La tribuna

Salvador Gutiérrez Solís

Calor

IAN McEwan nos ha contado el calor como pocos en Expiación, aunque leas la novela en enero lo podrás sentir, muy presente, a tu lado, y Kasdan lo transformó en imágenes en Fuego en el cuerpo, consiguió que no solo sudaran los protagonistas. Tiempo de calor, de caloret si lo pronuncia doña Rita. Escucho la reflexión de un especialista en la materia: no tenemos memoria meteorológica, dice, y puede ser que lleve razón, no seré yo el que lo niegue, pero lo cierto es que estamos atravesando por unos días de calor intenso, escalofriante por ratos. Esos días en los que Córdoba se encarama el podio del calor nacional, conquistando con frecuencia la medalla de oro. Dudoso honor que muchos de nosotros declinaríamos para quien lo quisiera ostentar. Si lo pienso, puede que el especialista en la materia tenga su parte de razón. De la infancia conservo en la memoria el recuerdo de veranos interminables y callejeros, de noches bajo las farolas, altramuces y cine de verano, pero no conservo un recuerdo expreso, propio, del calor. Puede que el calor actúe del mismo modo que hacen las alergias: el grado de asepsia e higiene a la que hemos llegado, lejos de beneficiarnos, nos debilita, nos deja sin argumentos con los que responder. Durante años, los días de calor intenso se combatían en mi casa con un ventilador de aspas teñidas en sepia por la nicotina de los cigarrillos que mi padre fumaba. Recuerdo la aparición de ese primer ventilador que giraba, y que celebramos como si se tratara de un revolucionario invento. En ese tiempo, rígido y estricto, lo era, sin lugar a duda. Recuerdo ese ventilador giratorio a los pies de la cama de mis padres, yo me detenía unos instantes en el pasillo a la caza de un segundo de fresca emoción. Mis padres sí padecían el calor, y mis hermanos mayores también, pero se aliviaban con abanicos y pequeños vaporizadores de plástico. En esas noches nos adelantamos al microclima de la Expo de Sevilla, vaya que sí.

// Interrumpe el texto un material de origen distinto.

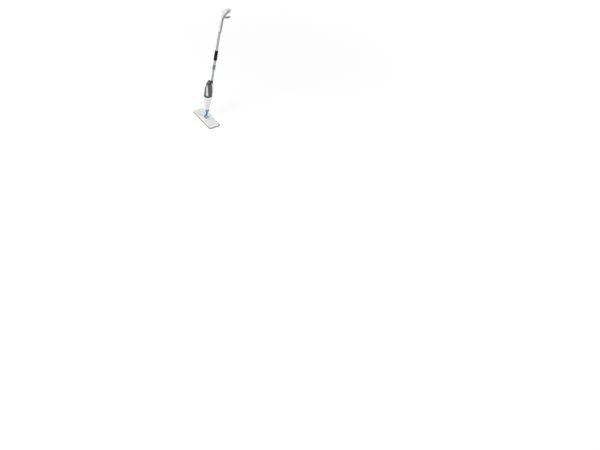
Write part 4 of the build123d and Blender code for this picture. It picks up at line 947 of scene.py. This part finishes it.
class PAD_OT_make(bpy.types.Operator):
    """Makes the microfibre pad, its binding and the binding's stitches"""

    bl_idname = "mop.pad"
    bl_label = "Pad and binding"

    def execute(self, context):
        sizes = context.scene.mop_soft
        make_pad(sizes, finish_named("microfibre"))
        make_binding(sizes, finish_named("edge_binding"))
        make_stitches(sizes, thread("tape_thread", context.scene.mop_colours.thread))
        return {"FINISHED"}


class GRIP_OT_make(bpy.types.Operator):
    """Makes the foam sleeve of the hand grip"""

    bl_idname = "mop.grip"
    bl_label = "Foam grip"

    def execute(self, context):
        make_grip(context.scene.mop_soft, finish_named("black_foam"))
        return {"FINISHED"}


class STAGE_OT_make(bpy.types.Operator):
    """Makes the floor, the sky, the lamps and the camera"""

    bl_idname = "mop.stage"
    bl_label = "Stage"

    def execute(self, context):
        stage = context.scene.mop_stage
        context.scene.view_settings.view_transform = "Standard"
        make_floor()
        make_world(stage.world_light)
        for name, place, target, power, width, height in LAMPS:
            add_lamp(name, place, target, getattr(stage, power), width, height)
        make_camera(stage)
        return {"FINISHED"}


class VIEW3D_PT_mop(bpy.types.Panel):
    """Lists the mop's operators in the 3D view's sidebar"""

    bl_idname = "VIEW3D_PT_mop"
    bl_label = "Spray mop"
    bl_space_type = "VIEW_3D"
    bl_region_type = "UI"
    bl_category = "Mop"

    def draw(self, context):
        for operator in OPERATORS:
            self.layout.operator(operator.bl_idname)
        for name, group in GROUPS.items():
            box = self.layout.box()
            for key in group.__annotations__:
                box.prop(getattr(context.scene, name), key)


GROUPS = {"mop_colours": MopColours, "mop_soft": MopSoftSizes, "mop_stage": MopStage}
OPERATORS = (FINISHES_OT_apply, PAD_OT_make, GRIP_OT_make, STAGE_OT_make)


def register():
    """Registers the property groups, operators and panel."""
    for name, group in GROUPS.items():
        bpy.utils.register_class(group)
        setattr(bpy.types.Scene, name, PointerProperty(type=group))
    for made in (*OPERATORS, VIEW3D_PT_mop):
        bpy.utils.register_class(made)


def unregister():
    """Takes back what register did, in the opposite order."""
    for made in (VIEW3D_PT_mop, *reversed(OPERATORS)):
        bpy.utils.unregister_class(made)
    for name, group in reversed(GROUPS.items()):
        delattr(bpy.types.Scene, name)
        bpy.utils.unregister_class(group)


def main():
    """Runs every operator in order."""
    register()
    bpy.ops.mop.finishes()
    bpy.ops.mop.pad()
    bpy.ops.mop.grip()
    bpy.ops.mop.stage()


if __name__ == "__main__":
    main()
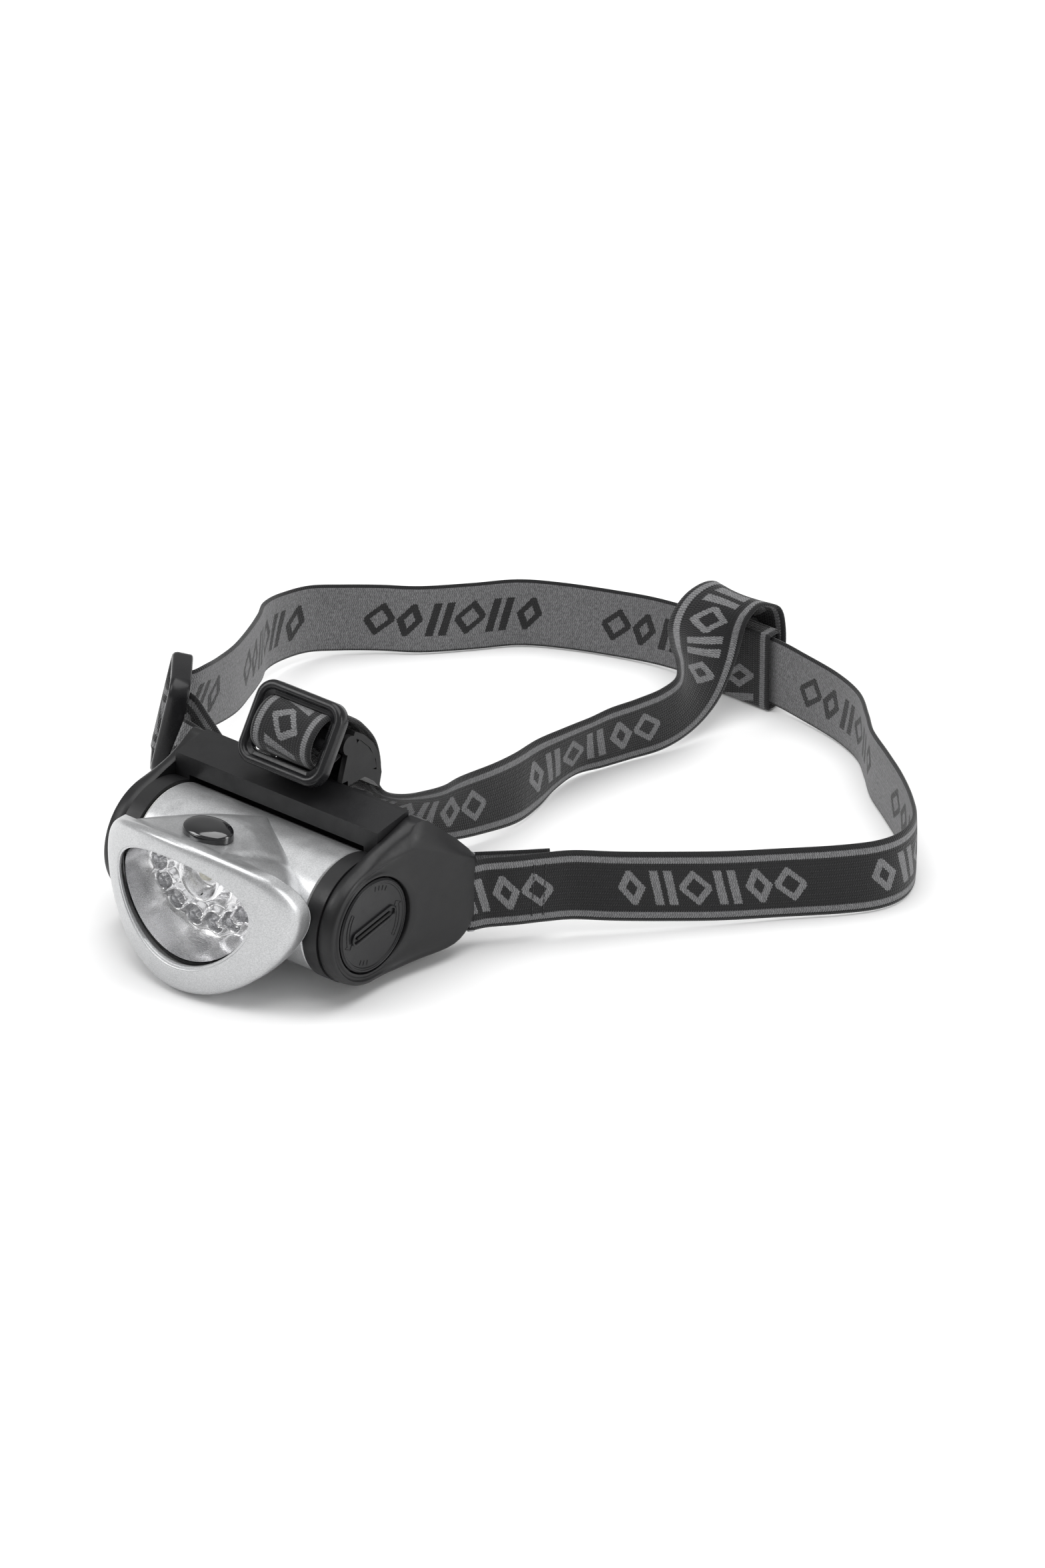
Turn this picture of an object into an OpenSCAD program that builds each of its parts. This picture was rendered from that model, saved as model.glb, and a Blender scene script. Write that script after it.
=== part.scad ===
// Headlamp: a tilting silver lamp head in a black forehead bracket, worn on two elastic straps.
// The lamp looks towards -Y. The tilt axis runs along X. The part stands on the plane z = 0.

/* [Lamp head] */
// Height of the tilt axis above the table
axis_z = 19.6; // [19.6:0.1:20.4]
// Outer radius of the silver barrel
barrel_r = 16.2; // [15.8:0.1:16.3]
// Half length of the silver barrel
barrel_half = 28.6; // [28:0.1:28.8]
// Half width of the bezel
bezel_hw = 31; // [30:0.5:31.5]
// Half height of the bezel
bezel_hh = 22.2; // [21.6:0.1:22.3]
// Half width of the window
window_hw = 21.3; // [20.6:0.1:21.6]
// Half height of the window
window_hh = 15; // [14.6:0.1:15.2]
// Wall thickness of the moulded shells
shell_t = 1.5; // [1.3:0.1:1.7]

/* [Light] */
// Diameter of one small diode
led_d = 4.8; // [4.4:0.1:4.9]
// Number of small diodes
led_count = 8; // [6:1:8]
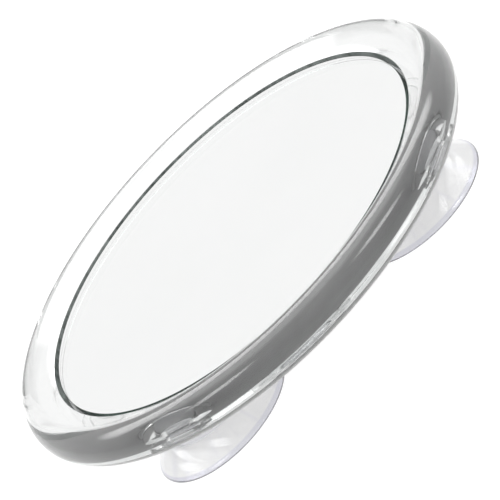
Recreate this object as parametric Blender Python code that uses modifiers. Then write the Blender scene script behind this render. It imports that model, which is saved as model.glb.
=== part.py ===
"""Round magnifying mirror in a thick clear acrylic frame, held to a wall by three suction cups.

Metres, +Z up. The mirror lies on its three cups and faces up. The origin is on the frame's
axis, in the plane that the three cup lips rest on. One cup is at +Y, the others 120 degrees on.
"""

import math

import bpy

# Frame
FRAME_RADIUS = 0.0856
RIM_WIDTH = 0.0144
CROWN_ROUND = 0.0064
CROWN_BLEND = 0.0016
CROWN_HEIGHT = 0.00405
RECESS_RIM_HEIGHT = 0.0006
RECESS_EDGE_ROUND = 0.0003
FOOT_ROUND = 0.0072
BACK_DEPTH = 0.0098
BACK_CURVE_RADIUS = 0.5000
WIDEST_DEPTH = 0.0025
EDGE_GAP = 0.0012

# Mirror glass and what lies behind it
GLASS_THICKNESS = 0.0030
GLASS_CURVE_RADIUS = 0.5000
GLASS_SEAM = 0.0003
COATING_THICKNESS = 0.0002
COATING_MARGIN = 0.0003
PAD_THICKNESS = 0.0015
PAD_MARGIN = 0.0003
PAD_HOLE_MARGIN = 0.0009
BOND_LINE = 0.0001

# Suction cups and their seats in the frame
CUP_COUNT = 3
CUP_INSET = 0.0359
CUP_FIRST_ANGLE = math.radians(90)
GLASS_STANDOFF = 0.0288
SPOT_FACE_HEIGHT = 0.0164
CUP_RADIUS = 0.0246
CUP_DEPTH = 0.0100
CUP_CENTRE_WALL = 0.0034
CUP_LIP_THICKNESS = 0.0009
CUP_LIP_WIDTH = 0.0012
SHOULDER_RADIUS = 0.0072
SHOULDER_FLARE = 0.0030
NECK_RADIUS = 0.0045
HEAD_RADIUS = 0.0070
HEAD_HEIGHT = 0.0014
HEAD_ROUND = 0.0005
SOCKET_RADIUS = 0.0092
SPOT_FACE_MARGIN = 0.0008
SEAT_THICKNESS = 0.0017
RUNNING_GAP = 0.0003

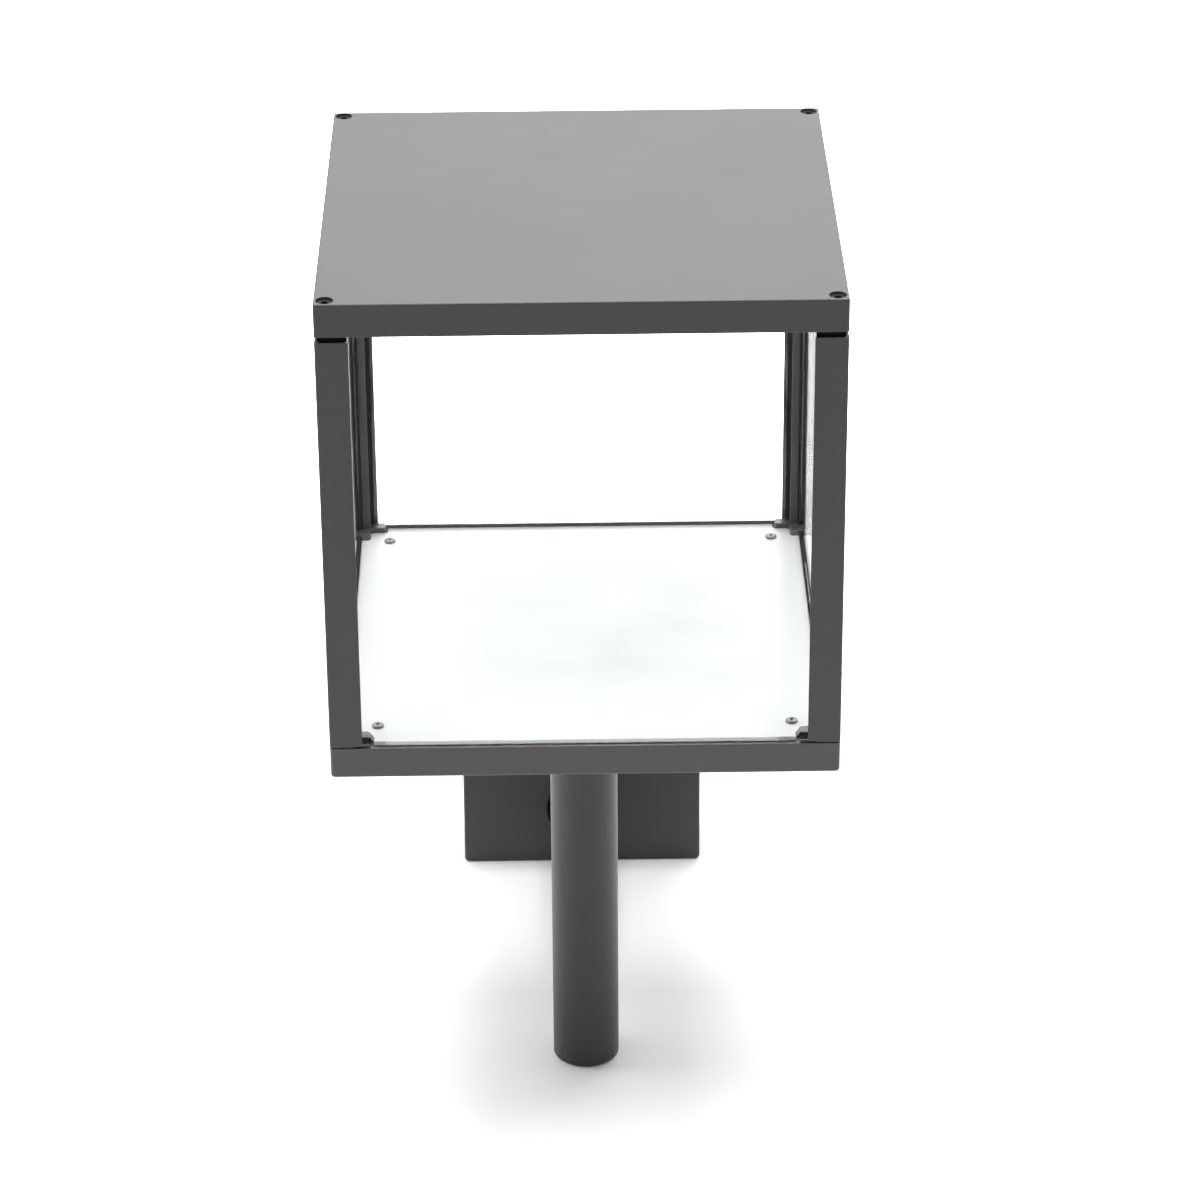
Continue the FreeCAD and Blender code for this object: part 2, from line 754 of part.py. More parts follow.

Aunque afirmarlo en estos días pueda sonar a alabanza del masoquismo, cuando poco, no conservo malos recuerdos protagonizados por el calor, no. Con toda probabilidad porque lo relacionaba con el verano, con las vacaciones, con esa vida en la calle, de la mañana a la noche. Lo relacionaba y lo relaciono, el calor, con las salamanquesas junto a las farolas, con los partidillos en el callejón, con las sandías y los melones de media tarde y, sobre todo, con el cine de verano. Y es que recuerdo larguísimos veranos con decenas de películas que establecieron y definieron esta relación y estable que mantengo con el cine desde entonces. Dos o tres amigos regábamos el crujiente y polvoriento albero del cine Olimpia, calle Zarco, y la recompensa era entrar gratis a las posteriores sesiones. Muchas noches de Bruce Lee y toda la legión de nefastos imitadores, muchas noches de aquellas comedietas italianas protagonizadas por Álvaro Vitali por las que desfilaban aquellas estupenda y bellísimas mujeres, que de cuando en cuando se desnudaban levemente, y también muchas noches de Ben-Hur, John Ford y Alfred Hitchcock, escapando de aquellos pájaros vengativos tan bien organizados, atravesando el lejano Oeste mientras esquivaba los embestidas del legendario jefe apache Gerónimo o recorriendo el sistema solar en esas naves espaciales que hoy englobamos en la Z.

Al calor le debo, o por culpa del calor, escoja, comenzó mi afición por la lectura. Ajustaba el maltrecho cuello del flexo, metalizado y opositor, en dirección a la almohada y desafiaba a las horas y a la temperatura con un libro entre las manos. Recuerdo la noche en la que viajé a América, en un oscuro camarote, junto a Kafka, las risas contagiosas de Don Quijote en una fonda de La Mancha; recuerdo la emoción juvenil de Tintín, las ocurrencias de Anacleto, los esperpénticos inventos del profesor Bacterio o los disfraces de Mortadelo. Emoción, risa y sudor. Sin embargo, con los años, la sensación de calor ha cambiado, ya es molesto, hiriente incluso, desolador estos días. La vida y sus cosas que empañan las sensaciones, o la realidad que se abre paso a empujones, como empeñada en querer decirnos: las cosas son como son y no como las imaginas. En cualquier caso, refugiado, a la sombra, aire acondicionado a 22 grados, añoro aquel calor de mi infancia.